What the task requires >> Can you write out the whole listing exactly?

Data segment >>

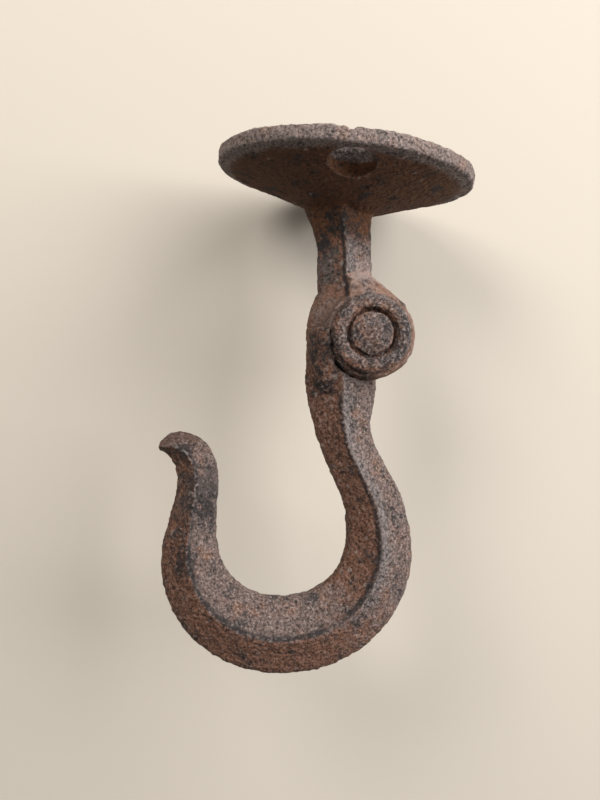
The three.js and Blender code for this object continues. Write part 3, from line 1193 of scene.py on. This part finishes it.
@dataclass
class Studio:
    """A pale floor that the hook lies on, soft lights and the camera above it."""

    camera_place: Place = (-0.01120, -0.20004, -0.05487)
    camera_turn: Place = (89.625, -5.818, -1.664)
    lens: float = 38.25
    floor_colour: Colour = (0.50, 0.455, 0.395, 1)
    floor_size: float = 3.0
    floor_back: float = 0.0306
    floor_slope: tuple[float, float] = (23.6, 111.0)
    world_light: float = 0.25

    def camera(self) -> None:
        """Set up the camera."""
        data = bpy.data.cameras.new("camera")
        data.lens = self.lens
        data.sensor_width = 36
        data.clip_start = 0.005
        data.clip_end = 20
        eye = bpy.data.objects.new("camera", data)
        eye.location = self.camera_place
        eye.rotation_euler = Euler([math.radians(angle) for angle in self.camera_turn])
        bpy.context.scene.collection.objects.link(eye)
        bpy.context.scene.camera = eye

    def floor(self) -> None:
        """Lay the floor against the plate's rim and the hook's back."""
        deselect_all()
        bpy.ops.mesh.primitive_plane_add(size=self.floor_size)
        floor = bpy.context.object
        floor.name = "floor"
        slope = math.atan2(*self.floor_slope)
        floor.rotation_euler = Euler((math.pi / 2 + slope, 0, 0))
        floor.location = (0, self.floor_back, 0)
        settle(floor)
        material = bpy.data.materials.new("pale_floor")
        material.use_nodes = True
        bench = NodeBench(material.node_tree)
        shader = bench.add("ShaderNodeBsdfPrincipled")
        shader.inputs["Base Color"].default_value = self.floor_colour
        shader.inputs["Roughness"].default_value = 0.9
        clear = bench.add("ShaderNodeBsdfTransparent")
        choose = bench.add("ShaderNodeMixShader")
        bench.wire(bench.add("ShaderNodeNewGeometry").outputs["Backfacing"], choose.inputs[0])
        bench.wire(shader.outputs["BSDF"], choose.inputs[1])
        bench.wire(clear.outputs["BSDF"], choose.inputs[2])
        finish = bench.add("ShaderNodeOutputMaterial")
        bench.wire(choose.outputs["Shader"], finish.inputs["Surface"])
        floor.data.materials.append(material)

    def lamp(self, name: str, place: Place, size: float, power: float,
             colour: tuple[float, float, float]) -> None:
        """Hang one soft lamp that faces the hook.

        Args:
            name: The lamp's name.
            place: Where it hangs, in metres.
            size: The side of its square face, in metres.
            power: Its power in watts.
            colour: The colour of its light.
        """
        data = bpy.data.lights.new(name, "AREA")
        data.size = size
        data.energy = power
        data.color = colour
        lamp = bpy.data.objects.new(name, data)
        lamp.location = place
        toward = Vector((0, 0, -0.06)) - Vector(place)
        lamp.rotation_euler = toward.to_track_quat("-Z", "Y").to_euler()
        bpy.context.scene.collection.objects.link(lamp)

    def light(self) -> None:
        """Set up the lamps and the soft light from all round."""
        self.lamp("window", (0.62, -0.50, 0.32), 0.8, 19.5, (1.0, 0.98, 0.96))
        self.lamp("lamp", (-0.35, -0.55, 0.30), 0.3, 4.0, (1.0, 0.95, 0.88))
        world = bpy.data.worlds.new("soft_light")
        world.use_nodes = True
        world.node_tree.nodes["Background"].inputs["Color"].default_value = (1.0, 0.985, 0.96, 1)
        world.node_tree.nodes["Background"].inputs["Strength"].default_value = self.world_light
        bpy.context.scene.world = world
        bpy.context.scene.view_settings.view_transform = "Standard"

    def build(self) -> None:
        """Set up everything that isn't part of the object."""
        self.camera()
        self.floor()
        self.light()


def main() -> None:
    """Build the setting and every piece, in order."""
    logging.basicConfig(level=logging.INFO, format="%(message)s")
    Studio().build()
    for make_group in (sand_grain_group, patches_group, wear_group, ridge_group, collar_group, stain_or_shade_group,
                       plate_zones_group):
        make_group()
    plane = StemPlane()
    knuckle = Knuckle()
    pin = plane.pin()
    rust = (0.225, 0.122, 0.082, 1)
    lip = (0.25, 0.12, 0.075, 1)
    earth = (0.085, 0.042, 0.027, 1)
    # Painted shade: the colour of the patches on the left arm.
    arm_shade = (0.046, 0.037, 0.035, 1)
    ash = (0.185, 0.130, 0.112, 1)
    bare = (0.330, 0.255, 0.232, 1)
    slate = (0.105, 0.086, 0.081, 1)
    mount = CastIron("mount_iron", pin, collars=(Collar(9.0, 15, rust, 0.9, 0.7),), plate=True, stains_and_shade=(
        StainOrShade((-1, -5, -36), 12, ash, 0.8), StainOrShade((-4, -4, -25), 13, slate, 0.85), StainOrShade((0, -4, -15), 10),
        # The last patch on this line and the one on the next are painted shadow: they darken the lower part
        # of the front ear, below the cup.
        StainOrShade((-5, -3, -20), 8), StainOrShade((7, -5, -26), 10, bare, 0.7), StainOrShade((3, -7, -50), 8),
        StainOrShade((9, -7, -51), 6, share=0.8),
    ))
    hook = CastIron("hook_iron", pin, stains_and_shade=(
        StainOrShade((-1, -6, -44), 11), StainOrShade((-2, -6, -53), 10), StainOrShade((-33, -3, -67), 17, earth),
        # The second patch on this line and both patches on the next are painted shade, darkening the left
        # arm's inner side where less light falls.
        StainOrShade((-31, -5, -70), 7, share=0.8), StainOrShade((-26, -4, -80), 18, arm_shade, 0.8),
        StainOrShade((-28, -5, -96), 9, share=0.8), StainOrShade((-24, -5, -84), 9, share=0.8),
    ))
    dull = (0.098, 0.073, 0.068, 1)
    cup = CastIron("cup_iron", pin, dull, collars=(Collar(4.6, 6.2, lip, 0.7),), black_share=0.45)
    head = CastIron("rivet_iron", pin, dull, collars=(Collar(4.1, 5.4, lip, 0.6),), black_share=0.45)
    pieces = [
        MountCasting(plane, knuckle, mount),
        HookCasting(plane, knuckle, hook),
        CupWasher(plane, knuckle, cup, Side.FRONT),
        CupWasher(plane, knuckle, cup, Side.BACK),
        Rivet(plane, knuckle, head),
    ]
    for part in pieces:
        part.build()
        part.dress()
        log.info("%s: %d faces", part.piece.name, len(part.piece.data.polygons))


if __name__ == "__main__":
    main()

Correct result >>
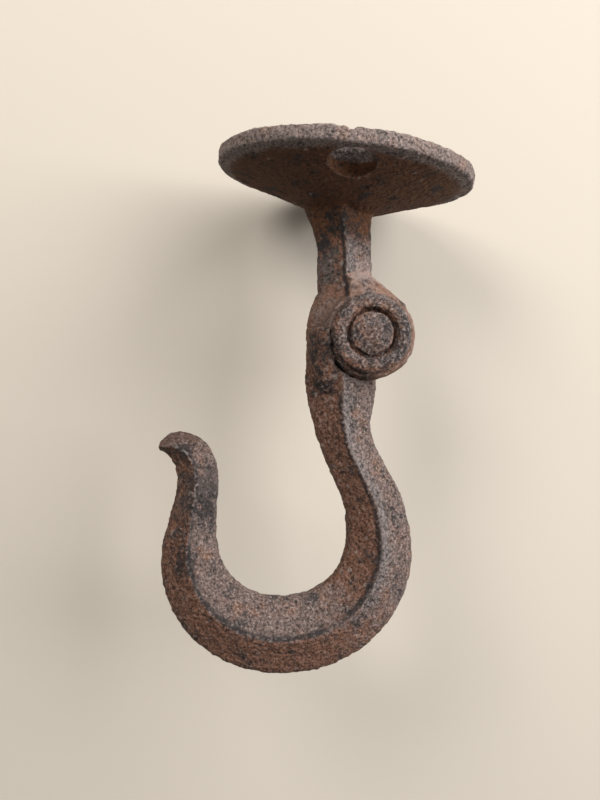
The three.js and Blender code for this object continues. Write part 3, from line 1193 of scene.py on. This part finishes it.
@dataclass
class Studio:
    """A pale floor that the hook lies on, soft lights and the camera above it."""

    camera_place: Place = (-0.01120, -0.20004, -0.05487)
    camera_turn: Place = (89.625, -5.818, -1.664)
    lens: float = 38.25
    floor_colour: Colour = (0.50, 0.455, 0.395, 1)
    floor_size: float = 3.0
    floor_back: float = 0.0306
    floor_slope: tuple[float, float] = (23.6, 111.0)
    world_light: float = 0.25

    def camera(self) -> None:
        """Set up the camera."""
        data = bpy.data.cameras.new("camera")
        data.lens = self.lens
        data.sensor_width = 36
        data.clip_start = 0.005
        data.clip_end = 20
        eye = bpy.data.objects.new("camera", data)
        eye.location = self.camera_place
        eye.rotation_euler = Euler([math.radians(angle) for angle in self.camera_turn])
        bpy.context.scene.collection.objects.link(eye)
        bpy.context.scene.camera = eye

    def floor(self) -> None:
        """Lay the floor against the plate's rim and the hook's back."""
        deselect_all()
        bpy.ops.mesh.primitive_plane_add(size=self.floor_size)
        floor = bpy.context.object
        floor.name = "floor"
        slope = math.atan2(*self.floor_slope)
        floor.rotation_euler = Euler((math.pi / 2 + slope, 0, 0))
        floor.location = (0, self.floor_back, 0)
        settle(floor)
        material = bpy.data.materials.new("pale_floor")
        material.use_nodes = True
        bench = NodeBench(material.node_tree)
        shader = bench.add("ShaderNodeBsdfPrincipled")
        shader.inputs["Base Color"].default_value = self.floor_colour
        shader.inputs["Roughness"].default_value = 0.9
        clear = bench.add("ShaderNodeBsdfTransparent")
        choose = bench.add("ShaderNodeMixShader")
        bench.wire(bench.add("ShaderNodeNewGeometry").outputs["Backfacing"], choose.inputs[0])
        bench.wire(shader.outputs["BSDF"], choose.inputs[1])
        bench.wire(clear.outputs["BSDF"], choose.inputs[2])
        finish = bench.add("ShaderNodeOutputMaterial")
        bench.wire(choose.outputs["Shader"], finish.inputs["Surface"])
        floor.data.materials.append(material)

    def lamp(self, name: str, place: Place, size: float, power: float,
             colour: tuple[float, float, float]) -> None:
        """Hang one soft lamp that faces the hook.

        Args:
            name: The lamp's name.
            place: Where it hangs, in metres.
            size: The side of its square face, in metres.
            power: Its power in watts.
            colour: The colour of its light.
        """
        data = bpy.data.lights.new(name, "AREA")
        data.size = size
        data.energy = power
        data.color = colour
        lamp = bpy.data.objects.new(name, data)
        lamp.location = place
        toward = Vector((0, 0, -0.06)) - Vector(place)
        lamp.rotation_euler = toward.to_track_quat("-Z", "Y").to_euler()
        bpy.context.scene.collection.objects.link(lamp)

    def light(self) -> None:
        """Set up the lamps and the soft light from all round."""
        self.lamp("window", (0.62, -0.50, 0.32), 0.8, 19.5, (1.0, 0.98, 0.96))
        self.lamp("lamp", (-0.35, -0.55, 0.30), 0.3, 4.0, (1.0, 0.95, 0.88))
        world = bpy.data.worlds.new("soft_light")
        world.use_nodes = True
        world.node_tree.nodes["Background"].inputs["Color"].default_value = (1.0, 0.985, 0.96, 1)
        world.node_tree.nodes["Background"].inputs["Strength"].default_value = self.world_light
        bpy.context.scene.world = world
        bpy.context.scene.view_settings.view_transform = "Standard"

    def build(self) -> None:
        """Set up everything that isn't part of the object."""
        self.camera()
        self.floor()
        self.light()


def main() -> None:
    """Build the setting and every piece, in order."""
    logging.basicConfig(level=logging.INFO, format="%(message)s")
    Studio().build()
    for make_group in (sand_grain_group, patches_group, wear_group, ridge_group, collar_group, stain_or_shade_group,
                       plate_zones_group):
        make_group()
    plane = StemPlane()
    knuckle = Knuckle()
    pin = plane.pin()
    rust = (0.225, 0.122, 0.082, 1)
    lip = (0.25, 0.12, 0.075, 1)
    earth = (0.085, 0.042, 0.027, 1)
    # Painted shade: the colour of the patches on the left arm.
    arm_shade = (0.046, 0.037, 0.035, 1)
    ash = (0.185, 0.130, 0.112, 1)
    bare = (0.330, 0.255, 0.232, 1)
    slate = (0.105, 0.086, 0.081, 1)
    mount = CastIron("mount_iron", pin, collars=(Collar(9.0, 15, rust, 0.9, 0.7),), plate=True, stains_and_shade=(
        StainOrShade((-1, -5, -36), 12, ash, 0.8), StainOrShade((-4, -4, -25), 13, slate, 0.85), StainOrShade((0, -4, -15), 10),
        # The last patch on this line and the one on the next are painted shadow: they darken the lower part
        # of the front ear, below the cup.
        StainOrShade((-5, -3, -20), 8), StainOrShade((7, -5, -26), 10, bare, 0.7), StainOrShade((3, -7, -50), 8),
        StainOrShade((9, -7, -51), 6, share=0.8),
    ))
    hook = CastIron("hook_iron", pin, stains_and_shade=(
        StainOrShade((-1, -6, -44), 11), StainOrShade((-2, -6, -53), 10), StainOrShade((-33, -3, -67), 17, earth),
        # The second patch on this line and both patches on the next are painted shade, darkening the left
        # arm's inner side where less light falls.
        StainOrShade((-31, -5, -70), 7, share=0.8), StainOrShade((-26, -4, -80), 18, arm_shade, 0.8),
        StainOrShade((-28, -5, -96), 9, share=0.8), StainOrShade((-24, -5, -84), 9, share=0.8),
    ))
    dull = (0.098, 0.073, 0.068, 1)
    cup = CastIron("cup_iron", pin, dull, collars=(Collar(4.6, 6.2, lip, 0.7),), black_share=0.45)
    head = CastIron("rivet_iron", pin, dull, collars=(Collar(4.1, 5.4, lip, 0.6),), black_share=0.45)
    pieces = [
        MountCasting(plane, knuckle, mount),
        HookCasting(plane, knuckle, hook),
        CupWasher(plane, knuckle, cup, Side.FRONT),
        CupWasher(plane, knuckle, cup, Side.BACK),
        Rivet(plane, knuckle, head),
    ]
    for part in pieces:
        part.build()
        part.dress()
        log.info("%s: %d faces", part.piece.name, len(part.piece.data.polygons))


if __name__ == "__main__":
    main()